- RECORDS SHOWN
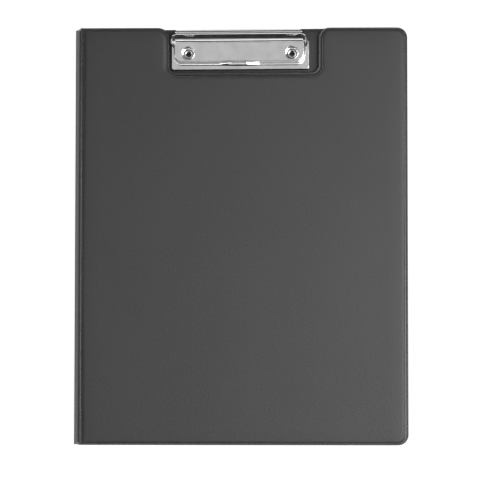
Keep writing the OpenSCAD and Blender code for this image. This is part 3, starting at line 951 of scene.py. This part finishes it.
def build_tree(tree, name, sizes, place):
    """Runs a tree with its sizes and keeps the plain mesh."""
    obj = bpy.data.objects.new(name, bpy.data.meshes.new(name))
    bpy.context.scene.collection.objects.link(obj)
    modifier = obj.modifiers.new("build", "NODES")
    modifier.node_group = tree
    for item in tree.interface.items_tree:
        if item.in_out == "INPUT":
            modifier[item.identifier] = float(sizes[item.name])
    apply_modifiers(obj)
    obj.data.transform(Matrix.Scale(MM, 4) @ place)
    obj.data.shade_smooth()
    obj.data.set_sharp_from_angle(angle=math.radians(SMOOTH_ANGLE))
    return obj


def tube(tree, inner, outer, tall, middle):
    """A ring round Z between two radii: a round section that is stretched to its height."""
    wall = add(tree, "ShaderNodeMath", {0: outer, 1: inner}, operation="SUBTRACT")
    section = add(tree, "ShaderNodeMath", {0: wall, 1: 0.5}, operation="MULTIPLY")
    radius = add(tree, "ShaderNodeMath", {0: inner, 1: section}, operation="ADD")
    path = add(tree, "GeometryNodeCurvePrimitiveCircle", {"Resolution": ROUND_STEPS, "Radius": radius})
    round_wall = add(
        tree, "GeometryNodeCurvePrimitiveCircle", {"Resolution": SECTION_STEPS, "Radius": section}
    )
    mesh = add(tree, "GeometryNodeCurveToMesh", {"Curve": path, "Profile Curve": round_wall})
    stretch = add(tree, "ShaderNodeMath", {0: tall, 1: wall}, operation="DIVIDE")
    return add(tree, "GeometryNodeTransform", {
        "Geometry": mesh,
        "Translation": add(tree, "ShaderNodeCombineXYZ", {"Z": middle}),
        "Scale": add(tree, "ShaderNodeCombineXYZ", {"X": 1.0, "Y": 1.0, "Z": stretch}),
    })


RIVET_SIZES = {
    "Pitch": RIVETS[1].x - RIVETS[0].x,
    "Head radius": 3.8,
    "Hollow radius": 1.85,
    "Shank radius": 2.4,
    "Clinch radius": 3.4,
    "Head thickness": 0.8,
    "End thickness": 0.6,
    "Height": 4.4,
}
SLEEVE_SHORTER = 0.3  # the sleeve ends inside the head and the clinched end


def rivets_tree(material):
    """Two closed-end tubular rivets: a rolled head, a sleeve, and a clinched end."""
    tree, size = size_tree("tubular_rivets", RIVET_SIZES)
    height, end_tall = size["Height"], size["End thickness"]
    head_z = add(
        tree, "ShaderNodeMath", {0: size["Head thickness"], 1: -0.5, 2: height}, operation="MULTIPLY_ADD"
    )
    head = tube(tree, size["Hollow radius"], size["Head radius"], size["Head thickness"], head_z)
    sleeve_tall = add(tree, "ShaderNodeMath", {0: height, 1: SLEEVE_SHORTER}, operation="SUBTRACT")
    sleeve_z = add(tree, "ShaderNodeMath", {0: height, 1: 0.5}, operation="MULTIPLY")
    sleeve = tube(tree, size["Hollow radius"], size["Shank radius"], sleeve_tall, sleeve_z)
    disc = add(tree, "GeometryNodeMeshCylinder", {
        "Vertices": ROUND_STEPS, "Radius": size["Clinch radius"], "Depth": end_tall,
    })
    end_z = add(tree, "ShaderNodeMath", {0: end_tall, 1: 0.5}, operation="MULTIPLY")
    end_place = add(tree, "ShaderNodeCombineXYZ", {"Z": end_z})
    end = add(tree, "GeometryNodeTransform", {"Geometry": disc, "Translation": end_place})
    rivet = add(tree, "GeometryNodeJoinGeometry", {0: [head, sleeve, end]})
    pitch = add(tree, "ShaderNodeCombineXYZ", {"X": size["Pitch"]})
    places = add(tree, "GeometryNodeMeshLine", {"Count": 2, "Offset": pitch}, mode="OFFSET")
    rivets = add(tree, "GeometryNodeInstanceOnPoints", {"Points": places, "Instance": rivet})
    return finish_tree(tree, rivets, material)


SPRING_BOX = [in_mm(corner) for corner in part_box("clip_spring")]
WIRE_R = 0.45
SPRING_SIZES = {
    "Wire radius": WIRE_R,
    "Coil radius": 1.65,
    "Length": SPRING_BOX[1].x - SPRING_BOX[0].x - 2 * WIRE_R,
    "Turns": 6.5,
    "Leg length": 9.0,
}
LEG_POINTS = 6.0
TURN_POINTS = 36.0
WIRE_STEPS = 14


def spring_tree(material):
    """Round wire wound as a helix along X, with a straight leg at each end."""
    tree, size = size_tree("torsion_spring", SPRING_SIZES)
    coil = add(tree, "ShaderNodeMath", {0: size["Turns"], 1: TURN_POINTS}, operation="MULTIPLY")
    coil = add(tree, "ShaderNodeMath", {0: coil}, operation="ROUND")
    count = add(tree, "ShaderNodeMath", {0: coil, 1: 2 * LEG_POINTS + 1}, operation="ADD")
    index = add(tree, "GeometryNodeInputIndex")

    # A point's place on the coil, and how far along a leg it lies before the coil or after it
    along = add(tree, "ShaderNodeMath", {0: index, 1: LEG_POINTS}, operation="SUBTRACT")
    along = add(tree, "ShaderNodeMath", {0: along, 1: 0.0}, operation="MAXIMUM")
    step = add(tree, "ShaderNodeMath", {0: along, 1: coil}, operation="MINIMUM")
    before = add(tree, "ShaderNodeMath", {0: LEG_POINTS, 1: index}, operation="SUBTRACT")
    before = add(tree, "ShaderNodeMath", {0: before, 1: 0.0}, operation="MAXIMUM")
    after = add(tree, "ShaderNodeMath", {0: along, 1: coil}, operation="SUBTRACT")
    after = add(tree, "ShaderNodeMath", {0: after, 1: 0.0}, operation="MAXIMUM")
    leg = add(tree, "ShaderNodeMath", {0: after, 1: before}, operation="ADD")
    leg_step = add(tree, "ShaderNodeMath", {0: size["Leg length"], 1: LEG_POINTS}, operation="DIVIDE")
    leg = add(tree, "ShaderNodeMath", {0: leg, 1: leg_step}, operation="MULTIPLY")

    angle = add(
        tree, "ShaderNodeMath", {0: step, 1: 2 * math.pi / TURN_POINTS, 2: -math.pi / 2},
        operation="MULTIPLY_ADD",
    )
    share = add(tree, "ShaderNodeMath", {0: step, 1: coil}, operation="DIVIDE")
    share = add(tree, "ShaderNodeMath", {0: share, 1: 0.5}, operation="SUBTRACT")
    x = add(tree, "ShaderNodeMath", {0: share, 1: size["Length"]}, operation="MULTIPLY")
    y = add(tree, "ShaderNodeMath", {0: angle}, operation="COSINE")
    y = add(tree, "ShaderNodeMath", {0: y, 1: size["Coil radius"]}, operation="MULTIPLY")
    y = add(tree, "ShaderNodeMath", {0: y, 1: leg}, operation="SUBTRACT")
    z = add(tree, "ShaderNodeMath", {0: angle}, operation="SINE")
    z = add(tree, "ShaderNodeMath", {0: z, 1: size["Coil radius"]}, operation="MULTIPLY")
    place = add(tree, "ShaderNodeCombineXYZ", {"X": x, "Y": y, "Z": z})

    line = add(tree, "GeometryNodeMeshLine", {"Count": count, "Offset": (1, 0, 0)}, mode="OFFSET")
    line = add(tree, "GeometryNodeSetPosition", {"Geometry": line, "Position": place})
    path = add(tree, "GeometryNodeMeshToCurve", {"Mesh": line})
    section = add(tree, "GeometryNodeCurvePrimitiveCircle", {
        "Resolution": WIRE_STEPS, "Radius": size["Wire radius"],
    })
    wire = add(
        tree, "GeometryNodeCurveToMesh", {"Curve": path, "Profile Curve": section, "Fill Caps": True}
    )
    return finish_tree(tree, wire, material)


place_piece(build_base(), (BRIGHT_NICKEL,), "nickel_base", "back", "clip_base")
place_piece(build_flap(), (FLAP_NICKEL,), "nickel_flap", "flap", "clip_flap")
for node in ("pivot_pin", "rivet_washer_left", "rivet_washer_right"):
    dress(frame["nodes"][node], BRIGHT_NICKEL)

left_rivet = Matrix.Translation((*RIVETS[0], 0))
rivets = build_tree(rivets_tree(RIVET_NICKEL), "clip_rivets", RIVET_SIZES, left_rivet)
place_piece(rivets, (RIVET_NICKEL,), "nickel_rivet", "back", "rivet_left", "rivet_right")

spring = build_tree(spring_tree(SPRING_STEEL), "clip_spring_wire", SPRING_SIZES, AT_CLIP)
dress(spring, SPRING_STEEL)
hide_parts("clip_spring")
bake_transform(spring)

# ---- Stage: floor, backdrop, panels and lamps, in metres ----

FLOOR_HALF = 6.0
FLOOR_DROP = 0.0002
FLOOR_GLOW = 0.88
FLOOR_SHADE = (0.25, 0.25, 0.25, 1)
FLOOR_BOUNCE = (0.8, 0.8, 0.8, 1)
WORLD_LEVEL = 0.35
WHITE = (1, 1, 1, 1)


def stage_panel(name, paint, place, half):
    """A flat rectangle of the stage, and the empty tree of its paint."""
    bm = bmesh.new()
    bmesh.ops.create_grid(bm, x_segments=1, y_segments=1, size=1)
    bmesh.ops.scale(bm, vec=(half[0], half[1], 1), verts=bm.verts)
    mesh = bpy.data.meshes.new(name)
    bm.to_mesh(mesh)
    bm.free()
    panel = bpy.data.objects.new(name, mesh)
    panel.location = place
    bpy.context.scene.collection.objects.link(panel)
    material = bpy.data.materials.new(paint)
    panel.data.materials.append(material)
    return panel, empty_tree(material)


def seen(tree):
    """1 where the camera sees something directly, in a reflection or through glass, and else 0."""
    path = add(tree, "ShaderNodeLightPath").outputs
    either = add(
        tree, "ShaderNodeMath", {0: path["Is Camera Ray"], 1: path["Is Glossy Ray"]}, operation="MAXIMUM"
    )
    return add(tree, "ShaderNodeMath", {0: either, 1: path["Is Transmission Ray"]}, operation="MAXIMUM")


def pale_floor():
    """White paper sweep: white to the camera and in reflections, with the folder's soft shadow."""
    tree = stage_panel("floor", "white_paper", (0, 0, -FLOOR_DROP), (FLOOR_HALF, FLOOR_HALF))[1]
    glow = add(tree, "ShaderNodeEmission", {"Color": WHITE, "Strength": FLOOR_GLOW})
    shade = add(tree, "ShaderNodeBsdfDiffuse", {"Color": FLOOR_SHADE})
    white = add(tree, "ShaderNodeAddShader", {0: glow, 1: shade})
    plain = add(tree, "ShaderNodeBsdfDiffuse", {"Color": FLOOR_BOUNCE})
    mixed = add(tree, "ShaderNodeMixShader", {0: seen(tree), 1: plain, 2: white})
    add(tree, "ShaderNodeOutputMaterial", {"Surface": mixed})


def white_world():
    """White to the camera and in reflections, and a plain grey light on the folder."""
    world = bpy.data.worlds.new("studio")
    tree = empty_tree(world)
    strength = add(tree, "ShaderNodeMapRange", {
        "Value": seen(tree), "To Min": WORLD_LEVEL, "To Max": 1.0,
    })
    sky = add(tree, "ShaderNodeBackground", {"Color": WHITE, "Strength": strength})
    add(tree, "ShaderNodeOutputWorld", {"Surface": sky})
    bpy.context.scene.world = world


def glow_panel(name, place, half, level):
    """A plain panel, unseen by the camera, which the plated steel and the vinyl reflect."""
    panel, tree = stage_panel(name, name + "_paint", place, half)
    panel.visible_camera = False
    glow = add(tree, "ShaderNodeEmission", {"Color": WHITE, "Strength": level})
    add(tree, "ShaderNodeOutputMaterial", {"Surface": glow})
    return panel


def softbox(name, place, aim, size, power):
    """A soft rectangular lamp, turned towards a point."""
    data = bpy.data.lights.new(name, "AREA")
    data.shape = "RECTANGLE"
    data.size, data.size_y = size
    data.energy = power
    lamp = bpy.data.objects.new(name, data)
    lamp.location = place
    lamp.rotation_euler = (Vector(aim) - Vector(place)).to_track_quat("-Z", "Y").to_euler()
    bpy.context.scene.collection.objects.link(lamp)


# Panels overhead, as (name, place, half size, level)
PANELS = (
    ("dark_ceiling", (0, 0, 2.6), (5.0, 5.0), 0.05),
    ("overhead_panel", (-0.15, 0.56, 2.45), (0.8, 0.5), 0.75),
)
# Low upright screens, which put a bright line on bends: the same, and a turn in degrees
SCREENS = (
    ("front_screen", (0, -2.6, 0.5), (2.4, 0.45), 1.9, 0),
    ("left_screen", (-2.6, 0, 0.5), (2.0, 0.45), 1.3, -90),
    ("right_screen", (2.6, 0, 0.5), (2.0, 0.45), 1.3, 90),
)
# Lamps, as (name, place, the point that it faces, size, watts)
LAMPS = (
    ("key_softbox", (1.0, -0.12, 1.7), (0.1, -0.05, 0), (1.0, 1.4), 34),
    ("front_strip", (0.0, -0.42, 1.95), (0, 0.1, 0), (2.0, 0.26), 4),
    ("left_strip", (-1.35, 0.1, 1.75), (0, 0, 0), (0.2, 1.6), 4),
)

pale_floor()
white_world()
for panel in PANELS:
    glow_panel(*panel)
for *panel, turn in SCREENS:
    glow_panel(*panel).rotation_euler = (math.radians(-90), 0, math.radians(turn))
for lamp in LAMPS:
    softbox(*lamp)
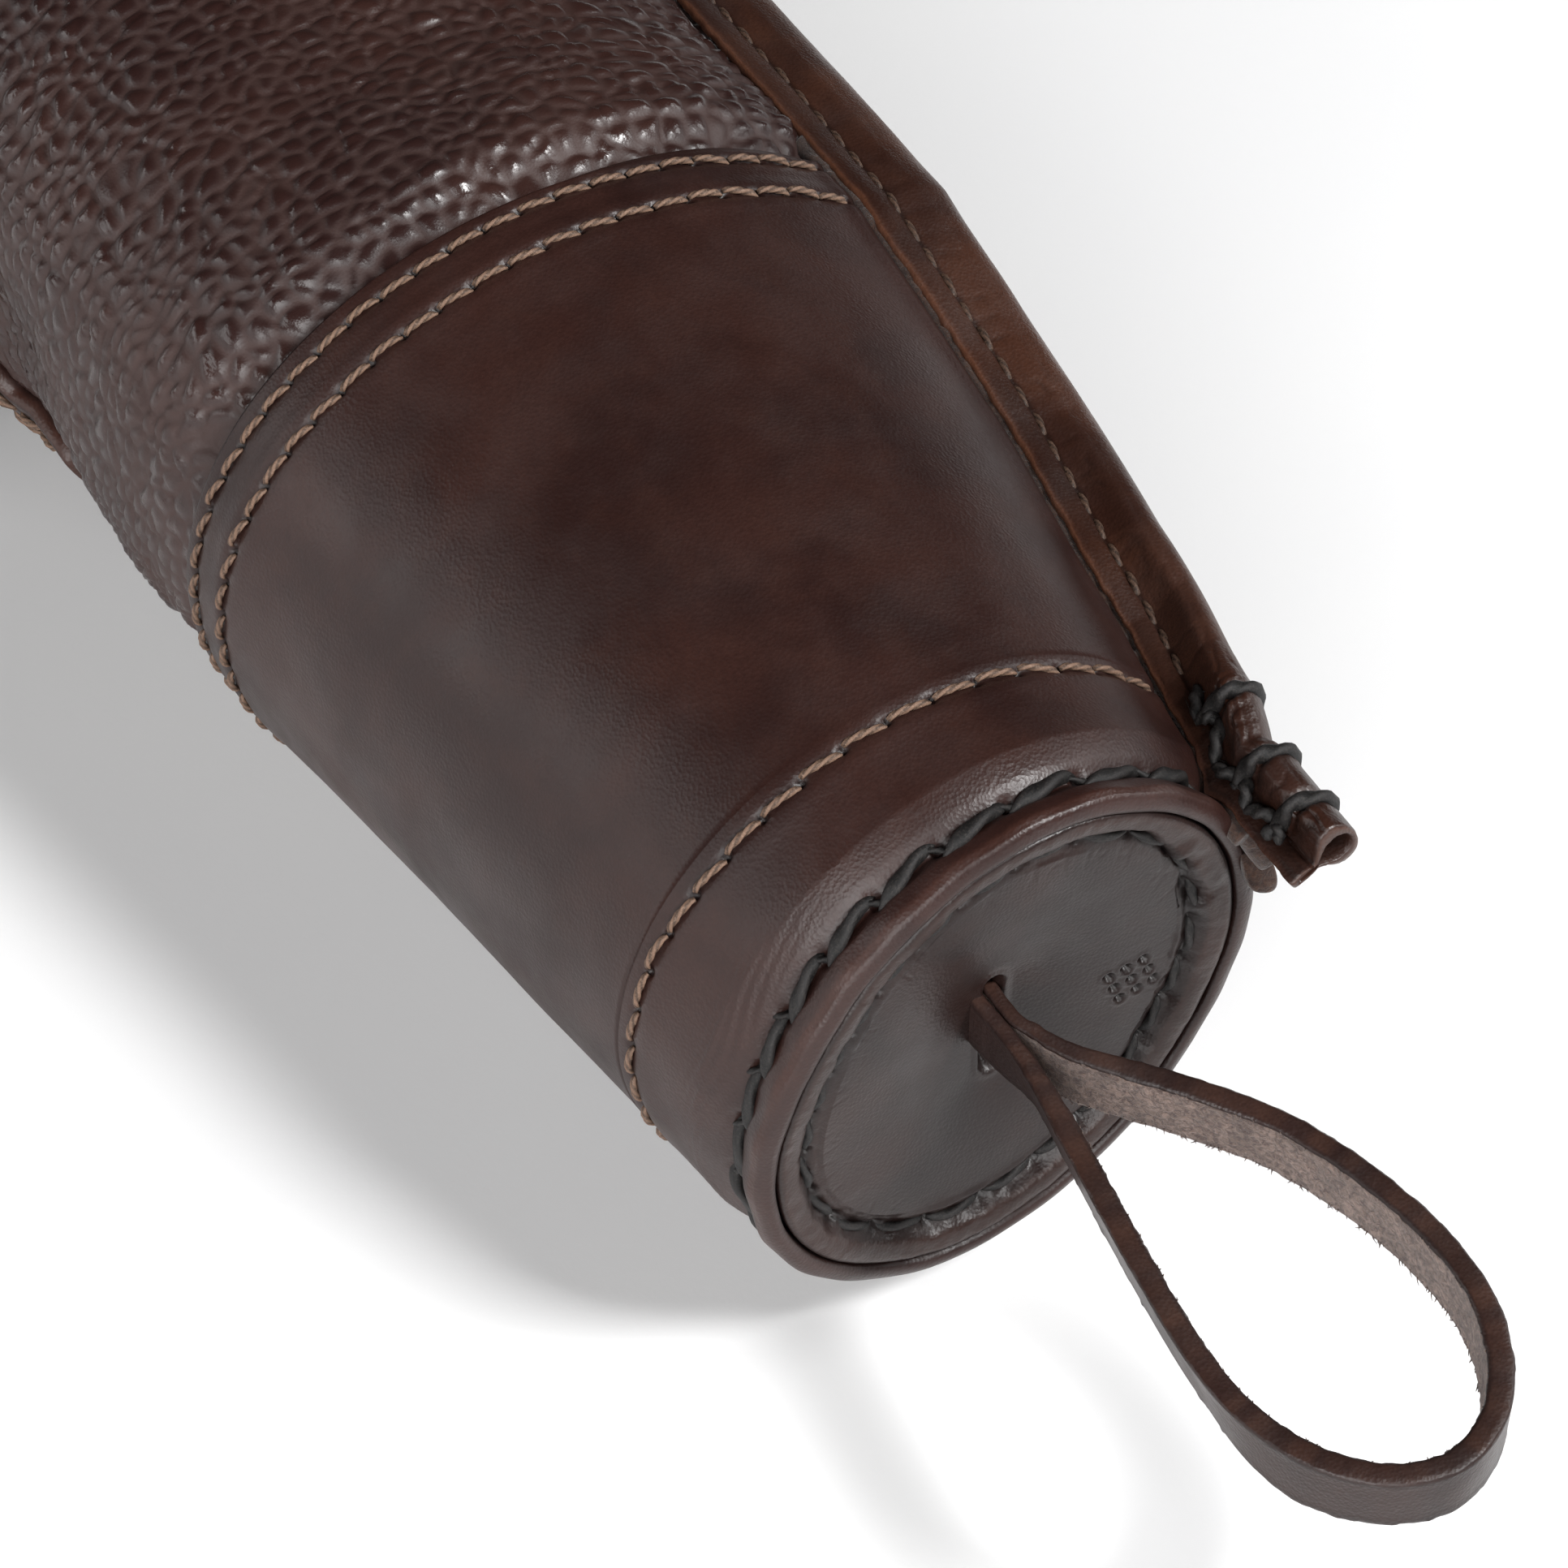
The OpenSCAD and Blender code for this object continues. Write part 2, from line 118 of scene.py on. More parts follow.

- OBJECTIVE
Starting at the line that contains "bake_transform(spring)", set down every line up to and including the line that contains "WHITE = (1, 1, 1, 1)", exactly as given, and no other line.

- EXERCISE RESULT
bake_transform(spring)

# ---- Stage: floor, backdrop, panels and lamps, in metres ----

FLOOR_HALF = 6.0
FLOOR_DROP = 0.0002
FLOOR_GLOW = 0.88
FLOOR_SHADE = (0.25, 0.25, 0.25, 1)
FLOOR_BOUNCE = (0.8, 0.8, 0.8, 1)
WORLD_LEVEL = 0.35
WHITE = (1, 1, 1, 1)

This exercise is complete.